Friday, 27 February 2009

Slumdog millionaires

I took this photo very quickly, hence the bad quality. You don't really want to hang around too long in an area like this one...

When you see a sight like this, you are probably thinking:

1. Oh my God, it's a hovel! Poor people live here.
2. There is no place for them to dry their clothes except at street level.
3. They can't get the paint off their jeans - they wear filthy clothes.

economic migrants hania chania

Now try understanding the photo without being prejudiced.

The above three points may be read more positively:
1. This old house costs very little money to rent (ie the occupants are saving a lot of money).
2. There may be no place to dry one's clothes except at street level, but at least these people can do their washing and have it dry somehow (ie they can keep themselves clean).
3. Their jeans are covered in paint, so that means they are painters (ie they are employed and making good money).

Last but not least, their use of bicycles must be applauded. It's cheaper and greener than a car.

And that's the state of economic migration in Hania - poverty on the outside, financial security within. Albanian immigrants in Greece save much more money per capita than Greeks do, ie they're working and saving, whereas the locals are working and spending.

'Nuff said.


  1. this seems to be a very decent neighbourhood compared to mumbai's slums! you must see the movie to get an idea of what a 'slum' in mumbai is!

  2. yes, you are right - this isnt a slum, although i may have made it out to be one; it's actually one of the oldest areas of town where people have moved out or moved on, and they have let their old houses out. some of the houses are renovated, others arent. some of the ones that arent, are in a shambolic state, ready to fall down. the people who live in them are mainly very hard working, saving money and sending it to their relatives abroad.

  3. Everyone has to live somewhere. It's really about how they live that determines what sort of people they are. Do you think MKiwi?
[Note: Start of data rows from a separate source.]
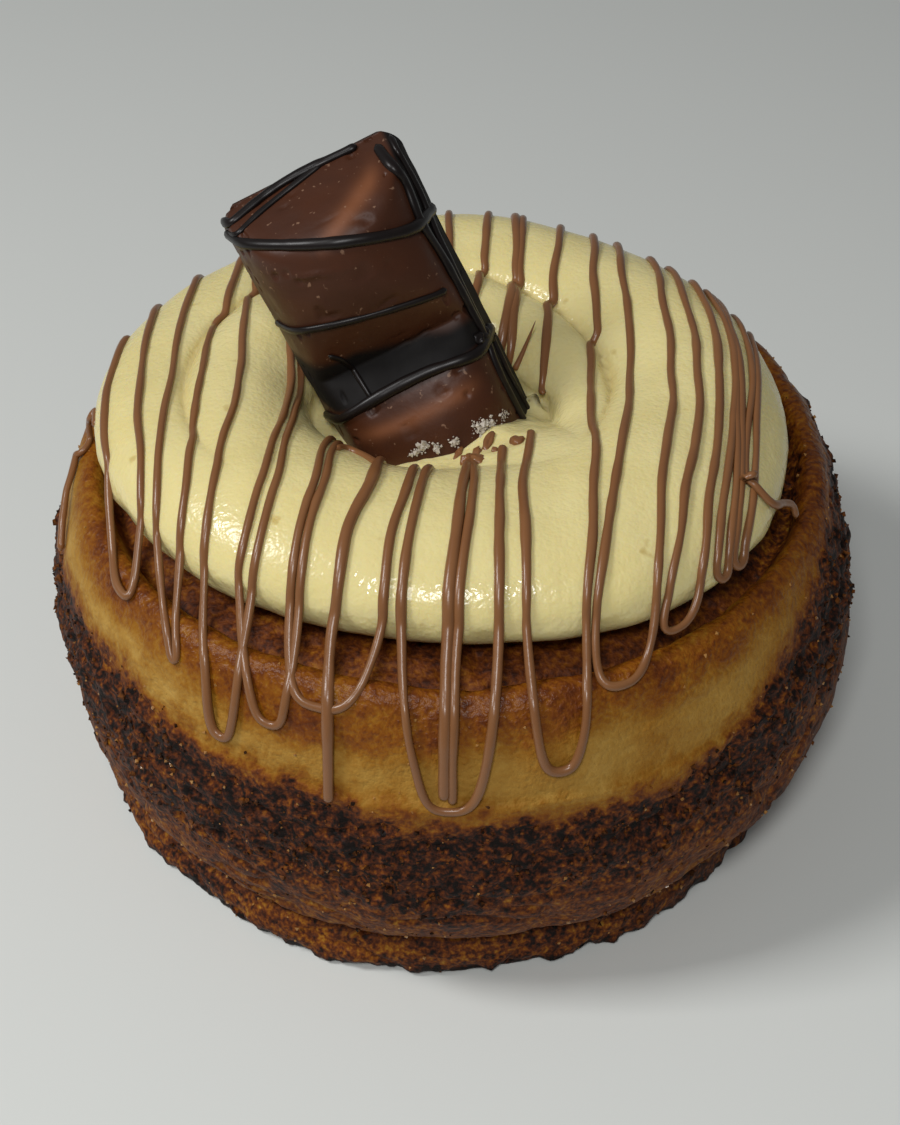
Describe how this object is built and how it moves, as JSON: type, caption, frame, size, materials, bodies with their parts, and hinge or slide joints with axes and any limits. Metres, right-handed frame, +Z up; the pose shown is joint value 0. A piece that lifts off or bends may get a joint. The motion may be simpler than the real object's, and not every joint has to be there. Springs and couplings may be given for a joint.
{
  "type": "coiled sweet roll with cream, drizzle and a wafer bar",
  "caption": "Round coiled sweet roll under a thick piped cream ring with milk-chocolate drizzle and a piece of chocolate-coated wafer bar standing in the middle.",
  "frame": {"origin": "centre of the roll's flat base", "axes": "+Z up, +X to the picture's right, -Y towards the picture's viewer"},
  "size_m": [0.0988, 0.0992, 0.0801],
  "materials": {
    "baked_dough": "Browned yeast dough with a pale band under the rim and a dark granular cinnamon-sugar crust below",
    "piped_cream": "Smooth pale yellow cream with a soft wet gloss",
    "drizzle": "Set milk chocolate, satin",
    "bar_coating": "Moulded chocolate coating, satin",
    "dark_stripes": "Dark chocolate lines, glossy"
  },
  "bodies": {
    "root": {"roll": "baked_dough", "cream_ring": "piped_cream", "wafer_bar": "bar_coating"}
  },
  "joints": []
}
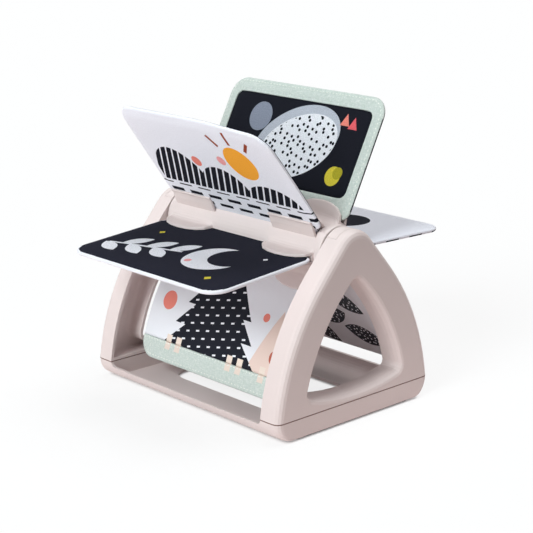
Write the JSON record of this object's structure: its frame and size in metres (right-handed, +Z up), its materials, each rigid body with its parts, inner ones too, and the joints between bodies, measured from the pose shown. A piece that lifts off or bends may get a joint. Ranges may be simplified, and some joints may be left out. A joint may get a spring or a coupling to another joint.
{
  "type": "baby spinning book",
  "caption": "Tabletop toy book whose stiff fabric pages turn like a paddle wheel on a drum between two rounded arches on a low moulded base.",
  "frame": {"origin": "centre of the bounding box's underside, on the ground below the axle", "axes": "+X along the axle, to the right seen from the front; -Y is the front; +Z up"},
  "size_m": [0.22, 0.2476, 0.2405],
  "materials": {
    "pink_plastic": "fine satin texture, dusty pink",
    "core_plastic": "plain",
    "sole_rubber": "matte",
    "screw_steel": "zinc plated",
    "page_board": "stiff foam board",
    "navy_cloth": "printed cloth",
    "lilac_cloth": "woven cloth",
    "mint_cloth": "heathered cloth",
    "white_satin": "smooth printed cloth",
    "dark_panel": "printed cloth"
  },
  "bodies": {
    "stand": {"base_tray": "pink_plastic", "left_arch": "pink_plastic", "right_arch": "pink_plastic", "left_bearing_cap": "pink_plastic", "right_bearing_cap": "pink_plastic", "left_sole": "sole_rubber", "right_sole": "sole_rubber", "arch_screw_left_front": "screw_steel", "arch_screw_left_rear": "screw_steel", "arch_screw_right_front": "screw_steel", "arch_screw_right_rear": "screw_steel"},
    "rotor": {"spindle": "core_plastic", "drum_front_half": "pink_plastic", "drum_rear_half": "pink_plastic", "drum_screw_front_left": "screw_steel", "drum_screw_front_right": "screw_steel", "drum_screw_rear_left": "screw_steel", "drum_screw_rear_right": "screw_steel", "page_1_board": "page_board", "page_1_cover": "navy_cloth", "page_2_board": "page_board", "page_2_cover": "lilac_cloth", "page_3_board": "page_board", "page_3_cover": "mint_cloth", "page_3_panel": "dark_panel", "page_4_board": "page_board", "page_4_cover": "lilac_cloth", "page_5_board": "page_board", "page_5_cover": "white_satin", "page_6_board": "page_board", "page_6_cover": "white_satin", "page_6_band": "mint_cloth"}
  },
  "joints": [
    {"name": "rotor_spin", "type": "hinge", "parent": "stand", "child": "rotor", "pos_m": [0, 0, 0.13], "axis": [1, 0, 0], "continuous": true}
  ]
}
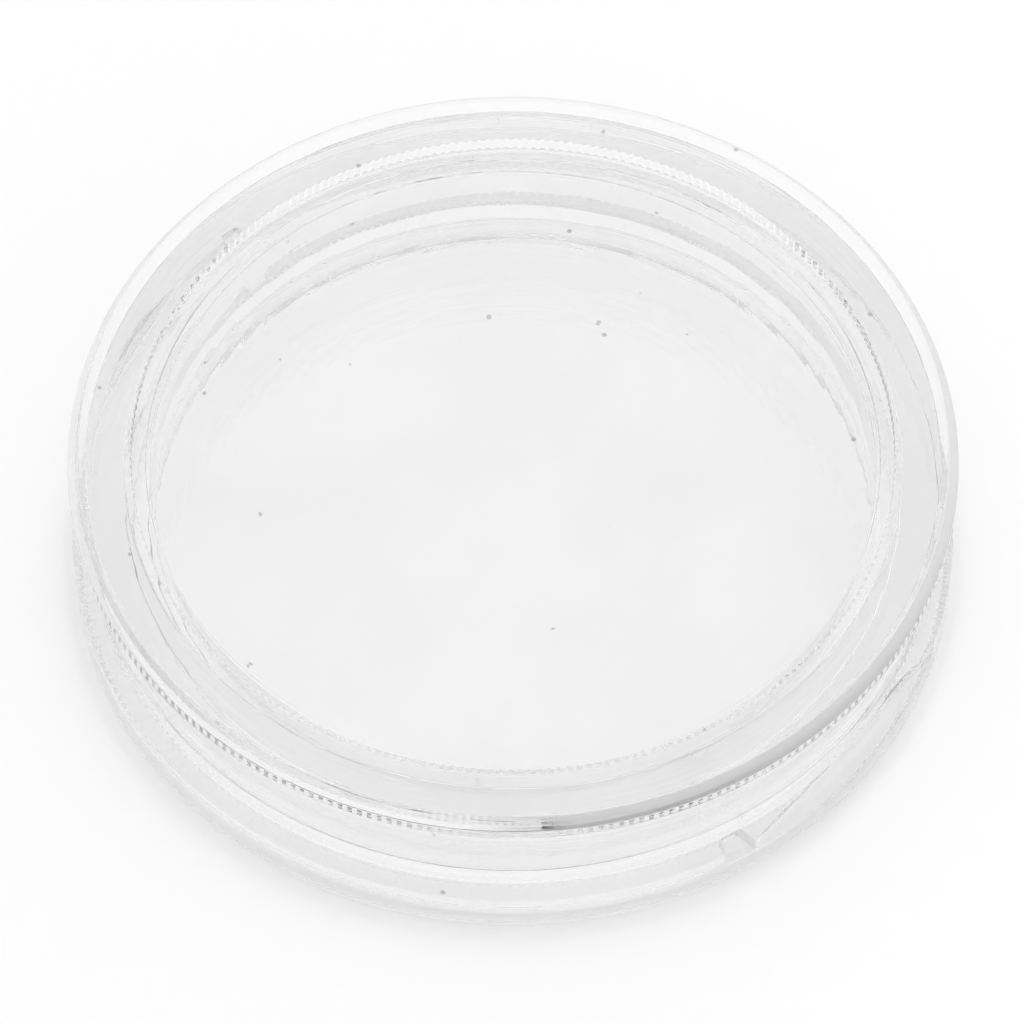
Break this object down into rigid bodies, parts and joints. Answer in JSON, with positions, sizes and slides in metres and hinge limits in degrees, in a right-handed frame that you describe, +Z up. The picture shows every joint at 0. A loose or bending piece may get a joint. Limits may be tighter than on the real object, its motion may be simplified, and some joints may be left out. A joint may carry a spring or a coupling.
{
  "type": "coin capsule",
  "caption": "Round clear plastic capsule for one coin: a lid with a recessed window and skirt slips over a base with a round coin pocket.",
  "frame": {"origin": "centre of the base's foot, on the surface it rests on", "axes": "+Z up along the capsule's axis, from the base to the lid; +X to the right and +Y to the rear as seen from the front"},
  "size_m": [0.032, 0.032, 0.0069],
  "materials": {
    "clear_lid": "clear, polished",
    "clear_base": "clear, polished"
  },
  "bodies": {
    "base": {"base": "clear_base"},
    "lid": {"lid": "clear_lid"}
  },
  "joints": [
    {"name": "lid_lift", "type": "slide", "parent": "base", "child": "lid", "axis": [0, 0, 1], "range_m": [0, 0.04]}
  ]
}
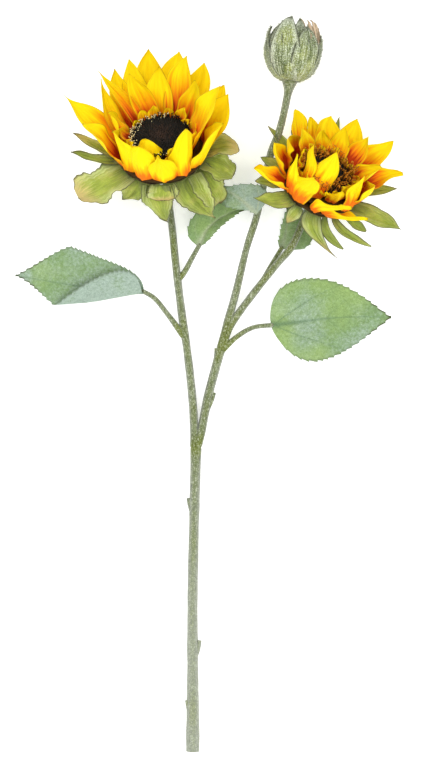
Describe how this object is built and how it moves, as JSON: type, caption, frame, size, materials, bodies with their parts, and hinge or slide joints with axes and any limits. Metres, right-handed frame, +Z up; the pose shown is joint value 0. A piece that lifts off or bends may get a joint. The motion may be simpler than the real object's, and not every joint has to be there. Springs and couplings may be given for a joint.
{
  "type": "artificial sunflower spray",
  "caption": "Cut artificial sunflower spray lying flat: a forked stem with open blooms, a closed bud and toothed leaves on curved stalks.",
  "frame": {"origin": "centre of the underside of the box that holds the whole spray, on the surface it lies on", "axes": "+Y runs along the stem from its cut end to the bud, +X to the right across the spray, +Z up from the surface it lies on"},
  "size_m": [0.3154, 0.598, 0.0836],
  "materials": {
    "stem": "sage green moulding dusted with pale flock",
    "leaf": "flocked sage green cloth with a frosted bloom",
    "petal": "printed cloth, yellow with orange-red at the base",
    "inner_petal": "printed cloth, deep yellow with orange-red at the base",
    "floret": "short golden cloth florets",
    "disc": "near-black seed disc with a brown middle",
    "sepal": "yellow-green cloth with tan and orange tips",
    "bud": "fuzzy grey-green bracts"
  },
  "bodies": {
    "root": {"bud": "bud", "bud_stem": "stem", "inner_leaf": "leaf", "inner_leaf_stalk": "stem", "left_bloom_cup": "stem", "left_bloom_disc": "disc", "left_bloom_florets": "floret", "left_bloom_inner_petals": "inner_petal", "left_bloom_outer_petals": "petal", "left_bloom_sepals": "sepal", "left_leaf": "leaf", "left_leaf_stalk": "stem", "left_stem": "stem", "low_leaf": "leaf", "low_leaf_stalk": "stem", "main_stem": "stem", "right_bloom_cup": "stem", "right_bloom_disc": "disc", "right_bloom_florets": "floret", "right_bloom_inner_petals": "inner_petal", "right_bloom_outer_petals": "petal", "right_bloom_sepals": "sepal", "right_bloom_stem": "stem", "right_leaf": "leaf", "right_leaf_stalk": "stem", "right_stem": "stem", "upper_leaf": "leaf"}
  },
  "joints": []
}
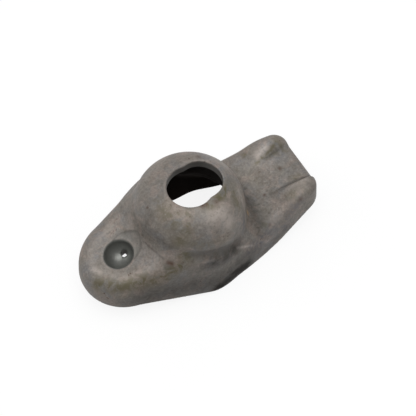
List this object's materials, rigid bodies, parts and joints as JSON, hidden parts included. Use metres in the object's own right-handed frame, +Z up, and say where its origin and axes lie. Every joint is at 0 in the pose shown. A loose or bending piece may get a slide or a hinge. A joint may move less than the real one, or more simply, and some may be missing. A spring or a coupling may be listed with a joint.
{
  "type": "rocker arm",
  "caption": "Pressed sheet-steel rocker arm: boat-shaped tray with a slotted pivot dome, a pushrod cup at one end and a railed valve pad at the other.",
  "frame": {"origin": "pivot centre: the point on the dome's axis at the centre height of the ball seat", "axes": "+X from the pivot to the valve end, +Z up out of the dome's crown, +Y across the arm; the arm lies dome up on the lowest stretch of its rim"},
  "size_m": [0.0723, 0.035, 0.0312],
  "materials": {
    "pressed_steel": "used pressed steel, warm dull grey, oil-stained with fine rust-brown speckles"
  },
  "bodies": {
    "root": {"rocker_arm": "pressed_steel"}
  },
  "joints": []
}
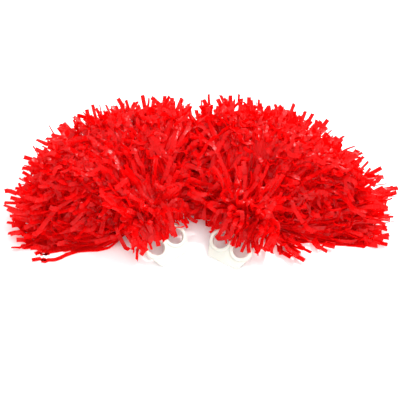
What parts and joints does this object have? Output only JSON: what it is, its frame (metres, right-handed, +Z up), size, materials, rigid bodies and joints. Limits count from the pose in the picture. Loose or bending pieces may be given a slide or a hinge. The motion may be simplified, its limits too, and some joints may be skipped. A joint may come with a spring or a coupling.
{
  "type": "pair of cheer pom poms",
  "caption": "Pair of fluffy hand-held poms, flattened half-domes of narrow glossy film strips, each gathered round the bar of a flat handle with finger holes.",
  "frame": {"origin": "on the table, under the middle of the box round the pair", "axes": "+X from the left pom to the right pom, +Y from the handles to the back of the strips, +Z up"},
  "size_m": [0.6111, 0.3254, 0.1278],
  "materials": {
    "film": "glossy, slightly see-through film",
    "handle_plastic": "semi-gloss moulded plastic",
    "tie_band": "satin band"
  },
  "bodies": {
    "left_head": {"left_film_fold": "film", "left_tie": "tie_band", "left_lower_sheet_1": "film", "left_lower_sheet_2": "film", "left_lower_sheet_3": "film", "left_lower_sheet_4": "film", "left_lower_sheet_5": "film", "left_lower_sheet_6": "film"},
    "left_top": {"left_upper_sheet_1": "film", "left_upper_sheet_2": "film", "left_upper_sheet_3": "film", "left_upper_sheet_4": "film", "left_upper_sheet_5": "film", "left_upper_sheet_6": "film"},
    "left_handle": {"left_handle": "handle_plastic"},
    "right_head": {"right_film_fold": "film", "right_tie": "tie_band", "right_lower_sheet_1": "film", "right_lower_sheet_2": "film", "right_lower_sheet_3": "film", "right_lower_sheet_4": "film", "right_lower_sheet_5": "film", "right_lower_sheet_6": "film"},
    "right_top": {"right_upper_sheet_1": "film", "right_upper_sheet_2": "film", "right_upper_sheet_3": "film", "right_upper_sheet_4": "film", "right_upper_sheet_5": "film", "right_upper_sheet_6": "film"},
    "right_handle": {"right_handle": "handle_plastic"}
  },
  "joints": [
    {"name": "left_top_lift", "type": "hinge", "parent": "left_head", "child": "left_top", "pos_m": [-0.08951, -0.08094, 0.03178], "axis": [0.788, 0.6157, 0], "range_deg": [0, 15]},
    {"name": "left_handle_swing", "type": "hinge", "parent": "left_head", "child": "left_handle", "pos_m": [-0.0772, -0.0967, 0.03178], "axis": [-0.788, -0.6157, 0], "range_deg": [0, 90]},
    {"name": "pair_spread", "type": "slide", "parent": "left_head", "child": "right_head", "axis": [1, 0, 0], "range_m": [0, 0.3]},
    {"name": "right_top_lift", "type": "hinge", "parent": "right_head", "child": "right_top", "pos_m": [0.0691, -0.08434, 0.03178], "axis": [0.848, -0.5299, 0], "range_deg": [0, 15]},
    {"name": "right_handle_swing", "type": "hinge", "parent": "right_head", "child": "right_handle", "pos_m": [0.0585, -0.1013, 0.03178], "axis": [-0.848, 0.5299, 0], "range_deg": [0, 90]}
  ]
}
  4. Hmm, i kind of get what you want to convey. I remember people living in very questionable places and conditions in Aigaleo in 98-99.

    Plus, it is like that with migrants all over the world...If you do not "blend" very well with the current trends of the society or if you are used to other kinds of customs you tend to shy away from participating and eventually spending for sometime...

    And then, financial security? OK they may save more but the way things are going it is not only about being able to make it through the month it is also about how much are your savings worth anyway...(?)

  5. The first few years of my life were very poor. But we were always clean. Nothing wrong with being poor and clean and working hard!

  6. And the various governments around the world are asking us to SPEND more to overcome the financial crisis. Something is not right here.

  7. I agree with RuneE. We can't spend more than what we spend now. All other spending would be for things we either do not need or want. That's the kind of spending that created this nightmare we are in.

    The Japanese used to be the biggest personal savings country in the world.

  8. It actually looks like a pretty decent neighborhood to me. We have much worse here in my town. Laundry hanging out on ground floor level is not pretty, but, as you said, better than not washing at all.

  9. A beautifully worded post! We need to see scenes like this and remove the rose coloured glasses from time to time.